If the company had no Canadian presence, then Revenue Canada would have no jurisdiction. But since EBay *CANADA* does business *in* Canada, with Canadians, with a Canadian headquarters, I think RC has every right to demand sales info for the purposes of tax collecting. Regardless of where EBay chooses to store the data itself. "

If you look at the User Agreement and Privacy Policy - eBay Canada does not run the site or have a relationship with customers using the eBay.ca site. It appears that they don't even own the data. Clearly they don't run the technology or the website - since everyone knows that is the parent - eBay Inc. in the U.S.

So I'm concerned that this ruling says that the Canadian Government can get access to data located and owned by a company outside of Canada - if there is some level of or opportunity for access to that data within Canada.

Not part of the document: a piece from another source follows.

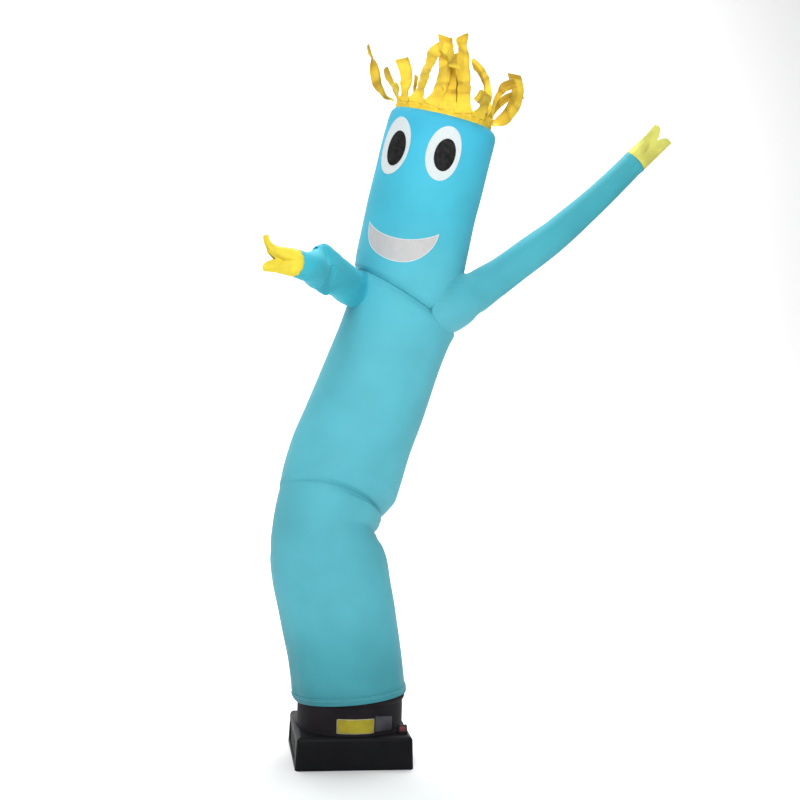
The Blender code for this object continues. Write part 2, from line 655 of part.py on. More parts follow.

The even bigger stretch is that this appears to be a nameless request for thousands of records.

Does anyone have any thoughts on this or know if the pattern is accurate from my read of the eBay.ca User Agreement?
November 17, 2008

Colin McInnes said:

User Agreement can't trump law
Interesting Twist:

You cannot get a ".ca" address unless you have a Canadian presence. eBay.ca can claim all sorts of things to try to keep out of being liable for answering to Canadian law, but until they flee back to the US and run everything through a ebaycanada.com address, they have a legal Canadian presence.

The parent company doesn't matter either. If the child company has a presence in Canada, then it has to obey the rules of the country it's located in.

The User Agreement doesn't change anything either. You log in to eBay.ca, you list on eBay.ca, therefore you have a relationship with eBay.ca. It doesn't matter who processes or stores the data, eBay.ca is ultimately responsible for the interaction between you and their designate.

And while it *is* a nameless request, it is for all powersellers registered with eBay.ca. Presumably eBay could legitimately filter out any sellers who do not have Canada listed as their address.